What impressed me most about the show was Howard’s inclusive version of today’s American South. The first episode moved from sweet, fruit-based hand pies like applejacks to pepperoni rolls created by Italian-American immigrants in West Virginia to various kinds of empanadas made by Latinx home cooks and chefs across the South. My favorite section featured three generations of a family making turcos, a Mexican-inspired South Texas empanada, and explaining the complex roots of their family and this dish. Warning: this show will make you hungry! Have some snacks ready!
The Big Family Cooking Showdown, streaming on Netflix
Featuring a cooking tournament among everyday British families, The Big Family Cooking Showdown highlights home cooks’ talent and passion for food. Early episodes feature two family teams competing in three challenges with only one team moving forward. My favorite part about the initial round is that instead of cooking only on the set (a gorgeous converted barn) the families must prepare and serve a meal to the judges in their own home. Teams that make it into the semi-finals then face all new challenges like a dessert round where judges select the dish they must make.

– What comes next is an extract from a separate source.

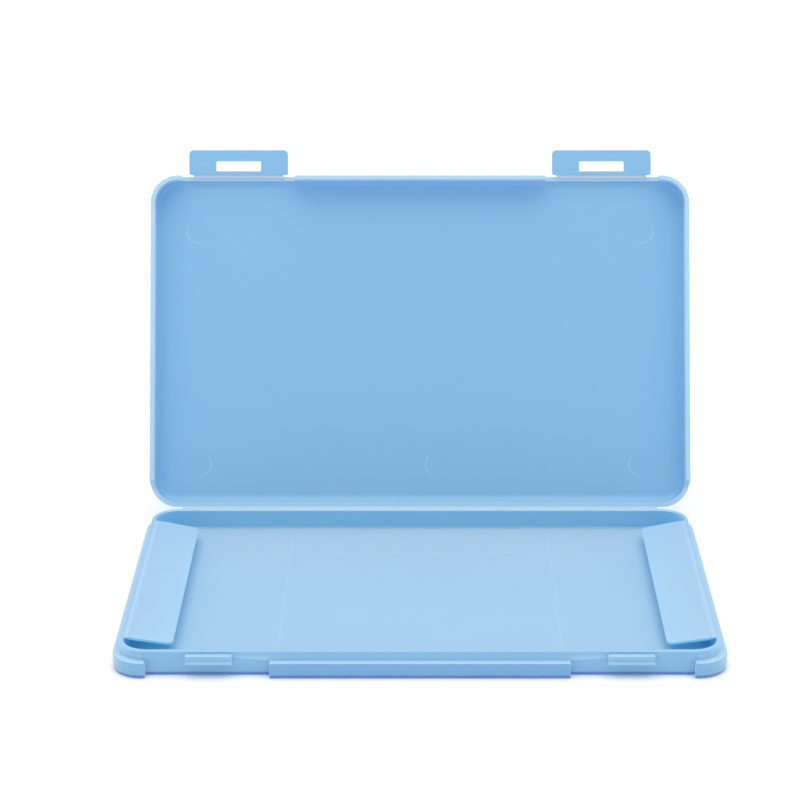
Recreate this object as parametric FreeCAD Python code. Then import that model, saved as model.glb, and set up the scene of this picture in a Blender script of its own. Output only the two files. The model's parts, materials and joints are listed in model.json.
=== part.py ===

Bonus points: the show is co-hosted by Nadiya Hussain, a Great British Baking Show winner!
In addition to the typical cooking show fare of recipe chat and food history, you get the added bonuses of a house tour and family drama. There is some sniping among families and between teams early on but that decreases as the competition progresses. If quarantine’s got you tired of your own family togetherness, swap it out for someone else’s family dynamics!
(Disclaimer: Season two of this show ditched everything I loved about it. I didn’t finish more than one episode of the second season.)